Union ‘Greenbacks’ Replace CSA Notes during the Waning Stages of the Civil War
Confederate currency lost what little value it had when Union Gen. William Tecumseh Sherman and his troops entered Atlanta in the spring of 1864. This Confederate States of America $10 note from 1864 grades Very Fine and sold for $22 at a 2013 auction. (Photo: Heritage Auctions)
By Gerald Tebben
In the spring of 1864, Atlanta stood before Union Gen. William Tecumseh Sherman and quaked. Conquest of the city was a Northern imperative, as Atlanta was a vital rail hub, important supply depot and the center of the South’s war industry.
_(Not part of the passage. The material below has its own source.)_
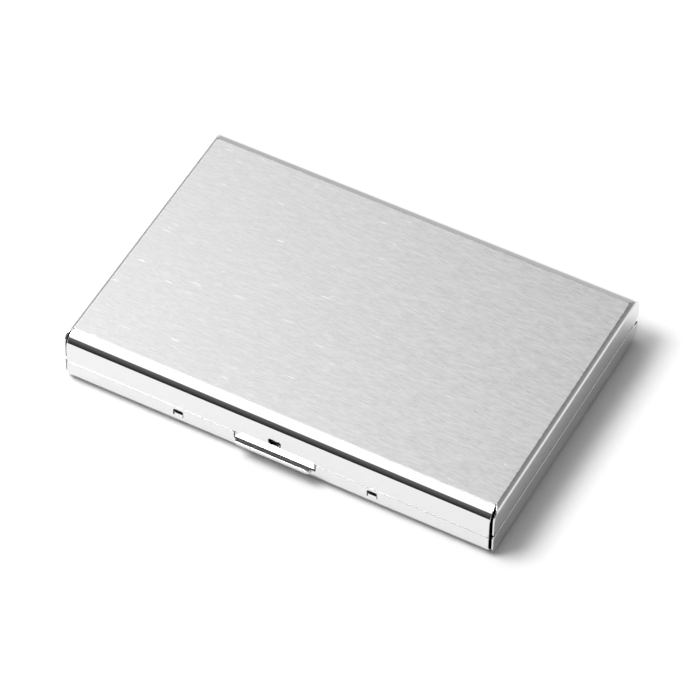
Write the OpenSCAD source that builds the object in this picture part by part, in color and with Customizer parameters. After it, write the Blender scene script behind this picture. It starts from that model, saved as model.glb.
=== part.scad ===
// Card case: two folded steel shells on a knuckle hinge along the back, a sprung
// latch plate with a thumb tab at the front, and a pleated six-pocket insert.
// The case lies flat: X runs along the hinge, the hinge is at +Y, the latch at -Y,
// and the origin is the centre of the rest face.

/* [Case] */
// Length along the hinge, over the end flaps
case_l = 96; // [84:1:120]
// Depth from the latch wall to the hinge wall
case_w = 65.2; // [56:0.2:84]
// Height of the lower shell, from the rest face to the seam
lower_h = 5.8; // [5.2:0.1:9]
// Height of the upper shell, from the seam to the top
upper_h = 7; // [6:0.1:10]
// Thickness of the steel sheet
sheet_t = 0.4; // [0.3:0.05:0.5]
// Outside radius of the rolled long edges
roll_r = 3.25; // [2.4:0.05:3.6]
// Outside radius of the folded ends
end_r = 1.05; // [0.8:0.05:1.6]
// Gap between the shells along the seam
seam_gap = 0.16; // [0.1:0.02:0.3]

/* [End flaps] */
// Distance from a rolled edge's cut end to the flap's outer face
flap_reach = 0.8; // [0.6:0.05:1.2]
// How far a flap's front edge stands back from the front wall
flap_setback = 0.55; // [0.2:0.05:1]
// Corner radius of a flap where it meets the seam at the front
flap_corner_r = 0.5; // [0.3:0.05:1]
// Radius cut out of the flaps round the end of the hinge
flap_relief_r = 0.95; // [0.8:0.05:1.3]
// Opening angle that the upper flap's back corner leaves room for
flap_swing = 40; // [32:1:60]

/* [Hinge] */
// Radius of the hinge pin
pin_r = 0.65; // [0.5:0.05:0.8]
// Radial running clearance of the pin in the turning knuckles
pin_clear = 0.05; // [0.02:0.01:0.1]
// Number of knuckles, odd, the lower shell has one more than the upper
knuckle_count = 11; // [7:2:15]
// Side gap between neighbouring knuckles
knuckle_gap = 0.2; // [0.1:0.05:0.5]
// Depth of the pin's ends inside the outer knuckles
pin_recess = 1.5; // [0.5:0.1:3]
// Clear space round the knuckles in the back walls
relief_gap = 0.2; // [0.15:0.05:0.5]

/* [Latch plate] */
// Thickness of the spring plate
latch_t = 0.3; // [0.2:0.05:0.35]
// Length of the holding strip
strip_l = 48; // [40:1:60]
// Height of the holding strip
strip_h = 2.8; // [2.6:0.1:3]
// Distance of the holding strip's top below the seam
strip_drop = 0.5; // [0.3:0.1:1]
// Width of the notch in the lower front wall
notch_l = 18.2; // [12:0.2:24]
// Depth of the notch below the seam
notch_h = 2; // [1.8:0.05:2.4]
// Gap between the latch plate and the notch at each end
notch_clear = 0.15; // [0.1:0.05:0.5]
// Distance of the thumb tab's top face below the seam
tab_drop = 1.3; // [1:0.05:1.4]
// How far the thumb tab stands out of the front wall
tab_out = 1.35; // [0.8:0.05:2.5]
// Narrowing of the thumb tab at each side, from root to rim
tab_taper = 0.6; // [0.2:0.1:2]
// Height of the thumb tab's turned-down rim
rim_h = 0.85; // [0.6:0.05:1.6]
// Corner radius of the thumb tab
tab_r = 0.6; // [0.4:0.1:1.2]
// Width of the catch stem
stem_l = 4.4; // [3:0.2:6]
// Height of the catch stem above the seam
stem_h = 2.5; // [2.2:0.1:3]
// Gap between the catch nose and the upper front wall
nose_clear = 0.08; // [0.05:0.01:0.15]
// Width of the catch nose
nose_l = 2.1; // [1:0.1:2.4]

/* [Front openings] */
// Length of the catch slot in the upper front wall
slot_l = 2.8; // [2:0.1:4]
// Height of the catch slot
slot_h = 1.6; // [1.2:0.05:1.8]
// Height of the catch slot's lower edge above the seam
slot_up = 0.75; // [0.5:0.05:1.2]
// Corner radius of the catch slot
slot_r = 0.45; // [0.2:0.05:0.5]
// Distance between the two retaining lances
lance_span = 43.4; // [36:0.2:54]
// Width of a lance's window
lance_l = 2.3; // [1.6:0.1:3]
// Height of a lance's window
lance_h = 1.7; // [1.4:0.05:2]
// Distance from the seam down to the top of a lance's window
lance_drop = 0.8; // [0.6:0.05:1]
// Slit left each side of a lance's tongue
lance_slit = 0.28; // [0.15:0.01:0.4]
// Angle at which the tongues lean into the case
lance_lean = 28; // [15:1:35]

/* [Insert] */
// Thickness of a leaf
leaf_t = 0.3; // [0.2:0.05:0.5]
// Thickness of the adhesive tape under each end sheet
tape_t = 0.1; // [0.05:0.05:0.2]
// Gap between the insert and the end flaps
insert_end_gap = 0.8; // [0.5:0.1:2]
// Gap between the insert and the front wall
insert_front_gap = 3.6; // [3:0.1:6]
// Gap between the insert and the hinge axis
insert_back_gap = 2.6; // [2.2:0.1:5]
// Depth of the side pleats
pleat_depth = 3.7; // [2:0.1:5]
// Thickness of the pleat film
pleat_t = 0.12; // [0.08:0.02:0.2]
// Radius of the thumb cut-outs in the dividers
thumb_r = 16; // [10:1:24]
// Depth of the thumb cut-outs
thumb_depth = 6; // [3:0.5:9]
// Margin from the insert's edge to the adhesive tape
tape_margin = 5; // [3:1:10]

/* [Hidden] */
$fn = 64;
eps = 0.01;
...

Sherman laid siege in May. Through July, skirmishes seesawed back and forth, causing alternately joy and despondency on the streets of the city. But by late summer, chaos reigned in Atlanta. Artillery shells killed civilians by the score and the railroad station was filled with fleeing citizens as the Yankees advanced.
During the four-month siege, money in the marketplace shifted from Confederate currency to Union greenbacks, but always—always—gold was welcome.
The reverse of the 1864 CSA $10 note (Photo: Heritage Auctions)
Confederate Lt. Gen. John Bell Hood’s forces left Atlanta during the night of Aug. 31, 1864. Sherman’s forces occupied the city the next day. After providing safe passage both north and south to the city’s remaining citizens, Sherman torched Atlanta and began his march to the sea.
In Decatur, Ga., six miles to the east, Elizabeth Wiggins wrote in a letter to her mother on July 10, “Everything is so high that people can’t buy much: Corn is $13 a bushel, meat $4.50 a pound, flour 80 cents per pound.” Her husband, she said, “makes a heap of money, but it takes a heap to buy a little.”
Mrs. Wiggins’ letter is included in “Last Train from Atlanta,” a still-in-print 1958 book by A.A. Hoehling that recounts the story of the siege through survivors’ letters and newspaper accounts.
Five days later, Lucy Hall, a child, recalled, “I remember saying … that if I had a hundred dollars I would do—I forget what—and my father’s pulling a $100 bill out of his pocket and handing it to me, saying, ‘There, take it down the street and see if you can buy a stick of candy!’ I stood rooted to the spot and my mother took it away from me, saying, ‘George, how can you!’ He answered bitterly that he had a wheelbarrow full, just like it.”
Wallace Reed wrote on July 23: “People crowded the stores and the roar of battle gave way to the hum of traffic. The prudent housekeepers who had been laying in supplies of provisions in anticipation of a siege, continued their shopping … coffee at $20 a pound, sugar at $15, flour at $300 a barrel.” Confederate currency lost what little value it had when Sherman’s troops entered Atlanta. Early in the occupation, bookseller S.P. Richards lamented, “our negro property has vanished into air” and recounted the change in currency.
“Henry’s baby died last night, little Kattie, age 15 mos., Mr. Bohnefield, the undertaker, was clever enough to give him a plain coffin worth six dollars in greenbacks and Joe and I dug a grave under a small oak in Henry’s garden.” A few days later the families would abandon the city as Sherman’s troops placed mines in stone warehouses and prepared to torch wooden structures.
Richards wrote, “Mr. Seymour agreed yesterday to let me have $75 in gold out of $250 that he was prudent enough to secure in time, so that I shall have enough to get to New York with, at any rate, I hope.”
Most of the remaining citizens traveled south, but a trickle journeyed North via daily trains to Chattanooga, Tenn. Survivors, who carried all they had with them, were a tempting target for bandits. Robbers attacked a train outside Bowling Green, Ky.
O.L. Braumuller wrote, “They did not leave us totally stranded. Mother had $800 hidden in her clothes. When the war started she showed a peculiar attachment for gold. Her faith in the Confederacy had never dwindled, but she said she preferred gold, and every time she got hold of a gold piece she put it away. Father was a little angry, and often chided her about it. He said it showed poor faith to prefer gold to Confederate money. However, their playful quarrel was settled by the robbery. Mother had won, but she never mentioned it again.”
Gerald Tebben, a longtime numismatist, is editor of the Central States Numismatic Society’s Centinel and a contributing writer to Coin World.